Ya, kalau yang namanya bintang, tetap gemerlapan justru di saat malam kelam (jahiliyah) sekalipun. Lahirnya Nabi Muhammad saw dengan Islam yang dibawa nantinya mengusung pesan yang sangat kuat bagi kesamaan derajat (musawah) dan membebaskan manusia dari perbudakan atau perilaku diskriminatif lainnya di atas bumi ini.

Dalam pandangan Allah, semua manusia memiliki kedudukan sama, kecuali ketakwaannya. Nanti di kemudian hari, Rasulullah Saw bersabda : “Dari Abi al-Yaman, al-Azhari menceritakan dari al-Utaiby: Sesungguhnya yang dikehendaki Nabi dalam hal ini adalah bahwa manusia adalah sama (setara) dalam nasab. Tidak seorang pun dari mereka memiliki kelebihan (dari yang lainnya), akan tetapi mereka serupa, seperti 100 ekor unta yang tidak memiliki induk” (Hr. Bukhari)

Dari segi nasabnya, semua manusia sama, tetap dari segi nasib bisa beda-beda bergantung pada garisan atau ketentuan Allah yang maha bijak dan ikhtiar hamba. Dari sinilah nantinya terdapat perolehan ilmu dan iman (ilnu + iman = takwa). 

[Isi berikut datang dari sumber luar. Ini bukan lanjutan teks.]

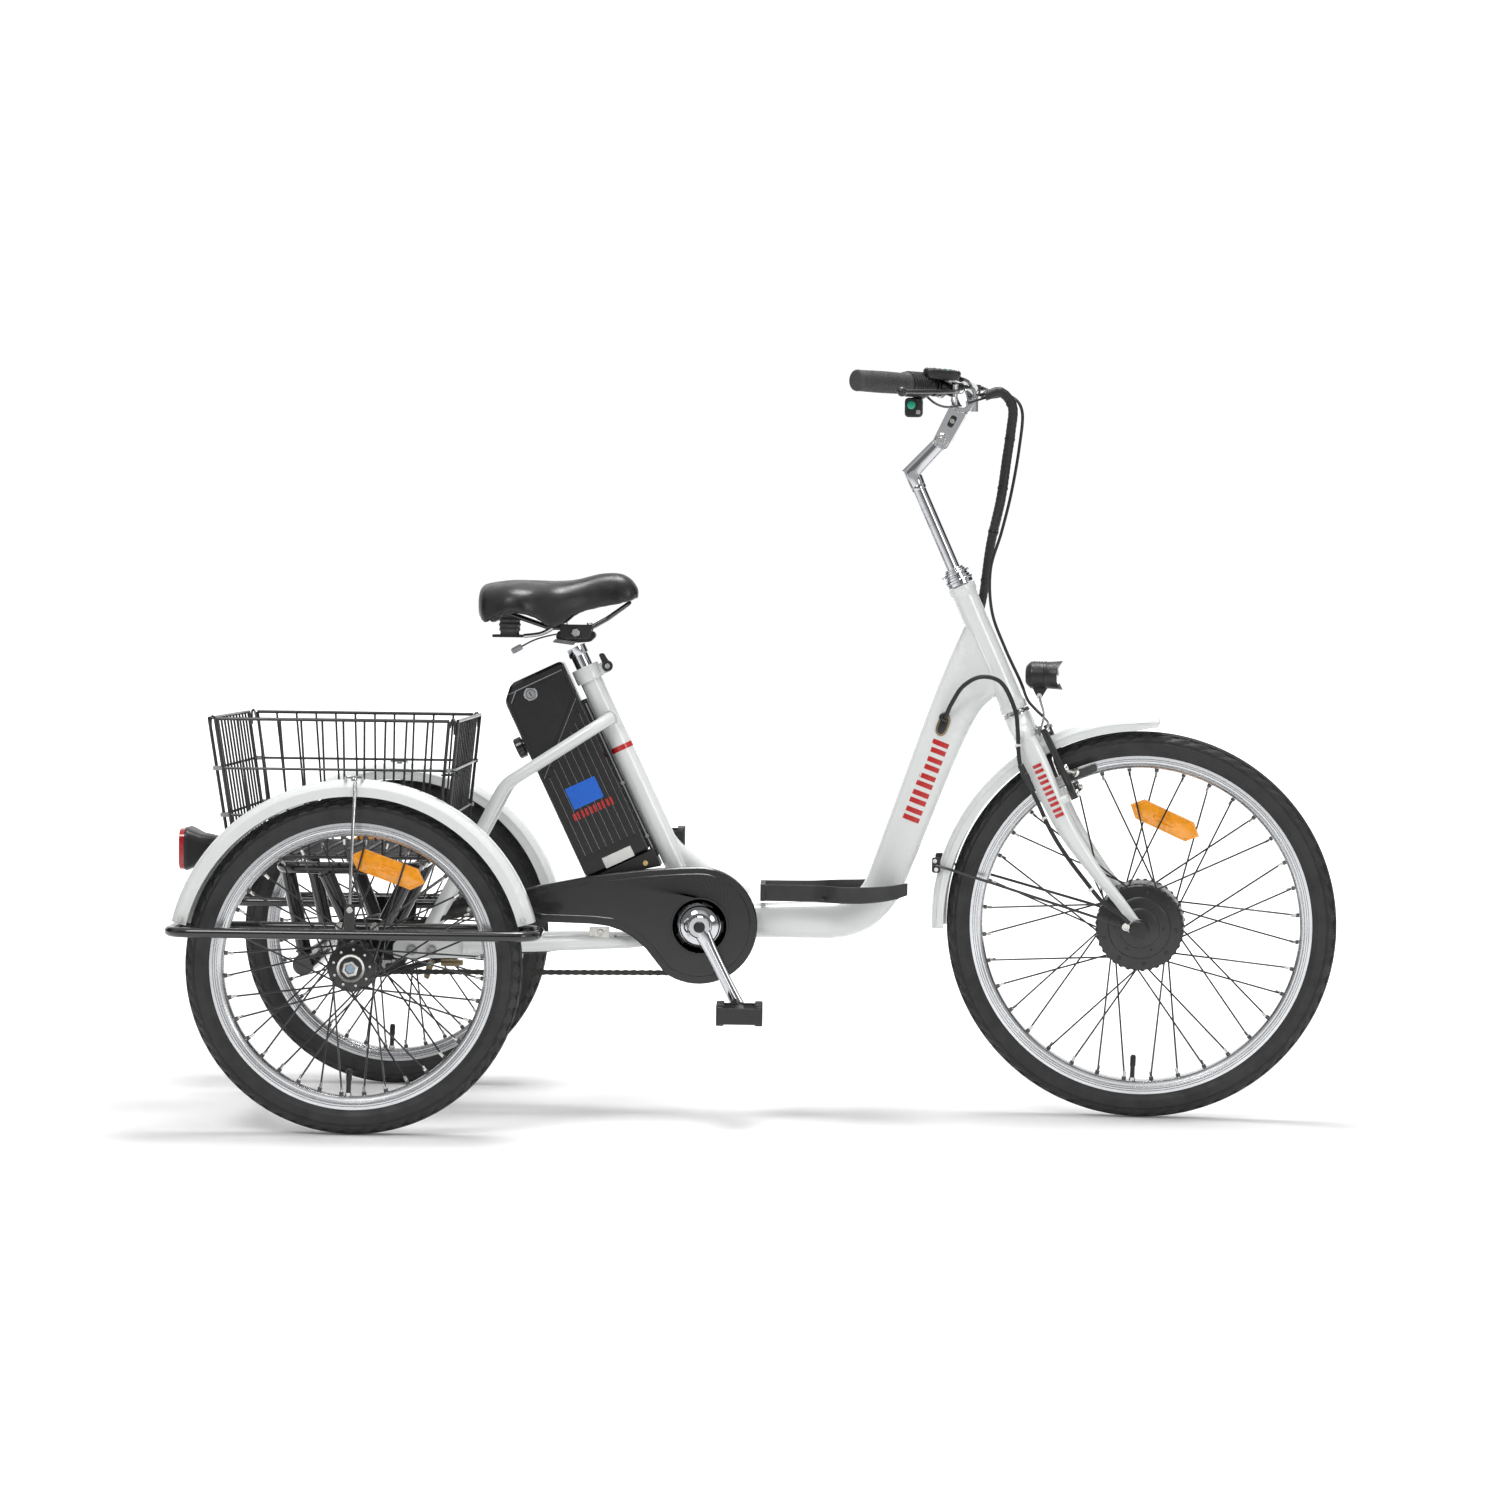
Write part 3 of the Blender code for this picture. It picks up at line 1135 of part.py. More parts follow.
def build_drive(root):
    crank_line = pivot("crank_axis", CRANK_CENTRE, root)
    hang_all(crank_line, chainring(), crank_right(), crank_left())
    for word, side in SIDES.items():
        pedal_line = pivot("pedal_axis_" + word, crank_end(side), crank_line)
        hang_all(pedal_line, pedal("pedal_" + word, side))
    sprocket_line = pivot("sprocket_axis", Vector((0, CHAIN_Y, REAR_R)), root)
    hang_all(sprocket_line, rear_sprocket())


def build_rear_wheels(root):
    for word, side in SIDES.items():
        hub = Vector((0, side * TRACK / 2, REAR_R))
        line = pivot("wheel_axis_" + word, hub, root)
        hang_all(line, tyre("rear_tyre_" + word, hub, REAR_R), rim("rear_rim_" + word, hub, REAR_R),
                 hub_with_spokes("rear_hub_" + word, hub, rear_hub_profile(), 0.032, 0.029, spoke_reach(REAR_R)))
        if word == "right":
            hang_all(line, rear_axle())


def build_front(root):
    turn = Quaternion(STEER_UP, PARKED_TURN)
    steering = pivot("steering_axis", HEAD_TOP, root, turn)
    upper = headset("headset_upper", 0.0010, [(0.0225, 0.006), (0.0190, 0.008), (0.0205, 0.005)])
    hang_all(steering, fork(), upper, finish(front_mudguard(), WHITE, 0.25), headlight_bracket(), motor_axle(),
             front_brake_cable())
    lamp_line = pivot("headlight_axis", LAMP_PIVOT, steering)
    hang_all(lamp_line, headlight())
    for word, side in SIDES.items():
        boss = BRAKE_BOSS + Y_AXIS * (side * BOSS_Y)
        arm_line = pivot("brake_arm_axis_" + word, boss, steering)
        hang_all(arm_line, brake_arm("brake_arm_" + word, side))
    hub = Vector((WHEELBASE, 0, FRONT_R))
    wheel_line = pivot("front_wheel_axis", hub, steering)
    hang_all(wheel_line, tyre("front_tyre", hub, FRONT_R), rim("front_rim", hub, FRONT_R),
             hub_with_spokes("motor_hub", hub, motor_profile(), 0.060, 0.031, spoke_reach(FRONT_R)))
    build_bars(steering)


def build_bars(steering):
    post_line = pivot("stem_post_axis", steer(0.0200), steering)
    hang_all(post_line, stem_post())
    arm_line = pivot("stem_arm_axis", STEM_KNUCKLE, post_line)
    hang_all(arm_line, stem_arm(), handlebar(), grip("grip_left", 1, 0.1250, 0.0160), throttle_housing(),
             brake_mount("brake_mount_right", -1), brake_mount("brake_mount_left", 1), switch_pod())
    throttle_line = pivot("throttle_axis", bar_point(-1, 0.05), arm_line)
    hang_all(throttle_line, grip("throttle_grip", -1, 0.1050, 0.0160))
    for word, side in SIDES.items():
        lever_line = pivot("brake_lever_axis_" + word, lever_pivot(side), arm_line)
        hang_all(lever_line, brake_lever("brake_lever_" + word, side))
    button_line = pivot("horn_button_axis", POD_CENTRE, arm_line)
    hang_all(button_line, horn_button())


def centre_on_box(root):
    """Moves everything so that the origin is the middle of the box's bottom."""
    bpy.context.view_layer.update()
    xs = [(obj.matrix_world @ v.co).x for obj in bpy.data.objects if obj.type == "MESH" for v in obj.data.vertices]
    root.location.x = -(min(xs) + max(xs)) / 2
    bpy.context.view_layer.update()
    print(f"moved in X by {root.location.x:.6f}")


def build():
    clear_scene()
    root = pivot("tricycle", Vector(), None)
    build_frame(root)
    build_seat_and_battery(root)
    build_drive(root)
    build_rear_wheels(root)
    build_front(root)
    centre_on_box(root)


build()
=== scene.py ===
"""The looks of the adult tricycle: every piece the camera sees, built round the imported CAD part.

Points given to at() have the rear axle at X = 0 and the ground at Z = 0, X forwards and Y to the left, in
metres. Points given to front() are for the front end steered straight ahead, and come back turned as it is
parked.
"""

import json
from math import atan2, ceil, cos, pi, radians, sin, sqrt, tau

import bmesh
import bpy
from mathutils import Matrix, Quaternion, Vector

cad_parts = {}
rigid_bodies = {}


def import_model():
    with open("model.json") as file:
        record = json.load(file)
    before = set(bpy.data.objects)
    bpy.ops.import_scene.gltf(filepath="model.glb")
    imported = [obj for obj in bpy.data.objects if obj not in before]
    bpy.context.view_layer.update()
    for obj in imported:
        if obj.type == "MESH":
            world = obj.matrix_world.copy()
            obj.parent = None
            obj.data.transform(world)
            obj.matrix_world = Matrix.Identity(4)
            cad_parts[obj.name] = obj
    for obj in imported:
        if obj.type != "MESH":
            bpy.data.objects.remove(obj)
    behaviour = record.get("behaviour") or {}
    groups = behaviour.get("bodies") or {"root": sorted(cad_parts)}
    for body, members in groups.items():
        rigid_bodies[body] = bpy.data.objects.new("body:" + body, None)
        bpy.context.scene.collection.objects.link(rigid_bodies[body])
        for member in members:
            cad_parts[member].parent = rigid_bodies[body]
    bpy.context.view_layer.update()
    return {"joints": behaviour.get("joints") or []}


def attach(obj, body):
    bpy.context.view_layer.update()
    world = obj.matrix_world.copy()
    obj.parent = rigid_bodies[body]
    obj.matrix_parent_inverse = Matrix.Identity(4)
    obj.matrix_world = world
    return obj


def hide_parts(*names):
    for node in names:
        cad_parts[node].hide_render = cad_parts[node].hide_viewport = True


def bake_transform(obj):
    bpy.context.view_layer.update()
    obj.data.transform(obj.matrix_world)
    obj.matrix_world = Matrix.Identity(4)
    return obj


for startup_object in list(bpy.data.objects):
    bpy.data.objects.remove(startup_object)
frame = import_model()
JOINTS = {joint["name"]: joint for joint in frame["joints"]}

X_AXIS = Vector((1.0, 0.0, 0.0))
Y_AXIS = Vector((0.0, 1.0, 0.0))
Z_AXIS = Vector((0.0, 0.0, 1.0))
REAR_X = JOINTS["wheel_right_spin"]["pos_m"][0]
HEAD_TOP = Vector(JOINTS["steering_turn"]["pos_m"])
STEER_UP = Vector(JOINTS["steering_turn"]["axis"])
STEER_FORWARD = Y_AXIS.cross(STEER_UP)
PARKED = Quaternion(STEER_UP, radians(-8.0))
SIDES = {"right": -1, "left": 1}

FRONT_R = 0.299
REAR_R = 0.247
WHEELBASE = 1.1785
HALF_TRACK = 0.310
TYRE_HALF = 0.0225
TYRE_DEPTH = 0.0385
RIM_HALF = 0.014
RIM_DEPTH = 0.018
SPOKES = 36
AXLE_R = 0.008
AXLE_END = 0.3560
SPOKE_R = 0.0014
FRONT_AXLE_R = 0.006
HEAD_LENGTH = 0.210
SEAT_UP = Vector(JOINTS["seat_height"]["axis"])
SEAT_BACK = SEAT_UP.cross(Y_AXIS)
BAR_R = 0.0111
CHAIN_Y = -0.050
CHAIN_PITCH = 0.0127
RING_TEETH = 36
SPROCKET_TEETH = 16
CRANK_LENGTH = 0.140
CRANK_ANGLE = radians(-63.0)
BEAM_Z = 0.301
PLATFORM_Z = 0.382
LOOP_Z = 0.2975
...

Allah berfirman yang artinya Hai manusia, sesungguhnya Kami menciptakan kamu dari seorang laki-laki dan seorang perempuan dan menjadikan kamu berbangsa-bangsa dan bersuku-suku supaya kamu saling kenal-mengenal. Sesungguhnya orang yang paling mulia di antara kamu di sisi Allah ialah orang yang paling takwa di antara kamu. Sesungguhnya Allah Maha Mengetahui lagi Maha Mengenal. (Qs. Al-Hujurat 13)

Ketakwaan seorang hamba mengapa berbeda-beda? Ya karena peran abdullah dan khalifatullah yang diemban oleh masing-masing juga dinamis sifatnya. Ada yangsangat istikamah, tapi juga ada yang biasa saja.